Set exercise: The material below holds a span beginning at the line with "Reconstruct the object" and ending at the line with "folded swing tag.". Quote that span exactly, both ends included, and only that span.

Data shown:
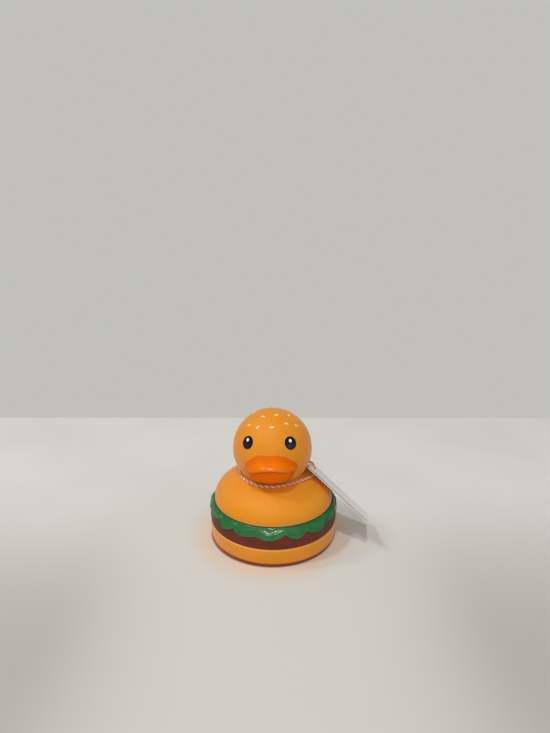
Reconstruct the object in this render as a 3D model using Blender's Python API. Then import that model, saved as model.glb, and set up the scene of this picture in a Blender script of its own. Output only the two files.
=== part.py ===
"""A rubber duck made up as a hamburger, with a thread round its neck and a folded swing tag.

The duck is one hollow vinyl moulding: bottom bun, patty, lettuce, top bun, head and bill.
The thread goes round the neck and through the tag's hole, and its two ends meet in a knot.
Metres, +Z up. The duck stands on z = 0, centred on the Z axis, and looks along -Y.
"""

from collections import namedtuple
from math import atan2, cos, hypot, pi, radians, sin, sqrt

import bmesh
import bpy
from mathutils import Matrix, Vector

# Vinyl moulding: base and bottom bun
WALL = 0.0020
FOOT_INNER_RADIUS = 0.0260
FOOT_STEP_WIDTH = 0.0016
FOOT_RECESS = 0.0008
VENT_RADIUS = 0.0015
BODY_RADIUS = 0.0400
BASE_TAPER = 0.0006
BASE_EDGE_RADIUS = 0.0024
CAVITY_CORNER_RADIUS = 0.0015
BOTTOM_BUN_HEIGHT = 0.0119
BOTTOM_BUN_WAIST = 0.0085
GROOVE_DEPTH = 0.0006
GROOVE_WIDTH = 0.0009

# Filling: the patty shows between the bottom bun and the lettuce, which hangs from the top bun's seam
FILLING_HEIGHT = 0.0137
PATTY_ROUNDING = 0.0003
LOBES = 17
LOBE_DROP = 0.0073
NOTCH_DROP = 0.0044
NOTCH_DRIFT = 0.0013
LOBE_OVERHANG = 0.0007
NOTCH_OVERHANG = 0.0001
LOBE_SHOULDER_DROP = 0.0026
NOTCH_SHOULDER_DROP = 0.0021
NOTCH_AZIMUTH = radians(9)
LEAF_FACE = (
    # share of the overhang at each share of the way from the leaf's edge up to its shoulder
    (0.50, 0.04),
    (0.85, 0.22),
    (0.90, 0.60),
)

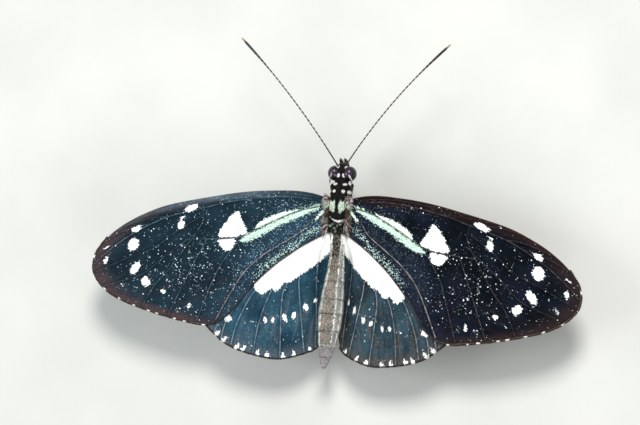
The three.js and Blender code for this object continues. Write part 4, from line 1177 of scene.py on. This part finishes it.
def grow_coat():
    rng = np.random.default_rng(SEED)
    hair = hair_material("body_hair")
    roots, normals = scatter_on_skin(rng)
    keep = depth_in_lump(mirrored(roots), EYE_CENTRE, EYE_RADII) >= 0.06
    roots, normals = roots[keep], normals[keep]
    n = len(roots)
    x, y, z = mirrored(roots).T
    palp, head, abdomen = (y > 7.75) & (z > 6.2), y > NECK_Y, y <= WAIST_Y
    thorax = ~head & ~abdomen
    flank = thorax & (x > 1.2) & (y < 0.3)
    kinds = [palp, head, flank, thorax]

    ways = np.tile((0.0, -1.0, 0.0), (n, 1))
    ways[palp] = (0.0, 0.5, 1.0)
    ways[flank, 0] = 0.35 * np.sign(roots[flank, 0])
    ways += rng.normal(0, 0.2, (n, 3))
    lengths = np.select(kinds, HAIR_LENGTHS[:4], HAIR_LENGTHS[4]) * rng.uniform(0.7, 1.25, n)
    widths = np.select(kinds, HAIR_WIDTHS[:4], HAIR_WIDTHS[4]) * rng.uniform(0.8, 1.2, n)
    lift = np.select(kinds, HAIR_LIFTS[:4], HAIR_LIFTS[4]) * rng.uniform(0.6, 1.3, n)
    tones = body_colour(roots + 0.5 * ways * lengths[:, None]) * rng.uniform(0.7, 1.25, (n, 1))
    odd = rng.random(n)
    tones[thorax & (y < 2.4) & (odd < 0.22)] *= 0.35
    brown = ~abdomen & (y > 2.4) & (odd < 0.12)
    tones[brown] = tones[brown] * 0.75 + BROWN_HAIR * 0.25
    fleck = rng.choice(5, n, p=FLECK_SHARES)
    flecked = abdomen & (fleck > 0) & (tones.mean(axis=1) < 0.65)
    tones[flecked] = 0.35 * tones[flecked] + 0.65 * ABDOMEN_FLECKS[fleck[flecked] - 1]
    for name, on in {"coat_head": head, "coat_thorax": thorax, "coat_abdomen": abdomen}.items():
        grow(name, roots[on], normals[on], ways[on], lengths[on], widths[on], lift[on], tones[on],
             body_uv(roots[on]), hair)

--

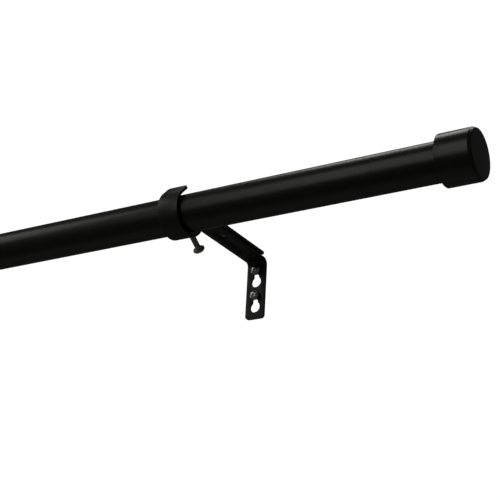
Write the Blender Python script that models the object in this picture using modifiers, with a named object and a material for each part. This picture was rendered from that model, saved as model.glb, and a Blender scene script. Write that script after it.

Complete output:
Reconstruct the object in this render as a 3D model using Blender's Python API. Then import that model, saved as model.glb, and set up the scene of this picture in a Blender script of its own. Output only the two files.
=== part.py ===
"""A rubber duck made up as a hamburger, with a thread round its neck and a folded swing tag.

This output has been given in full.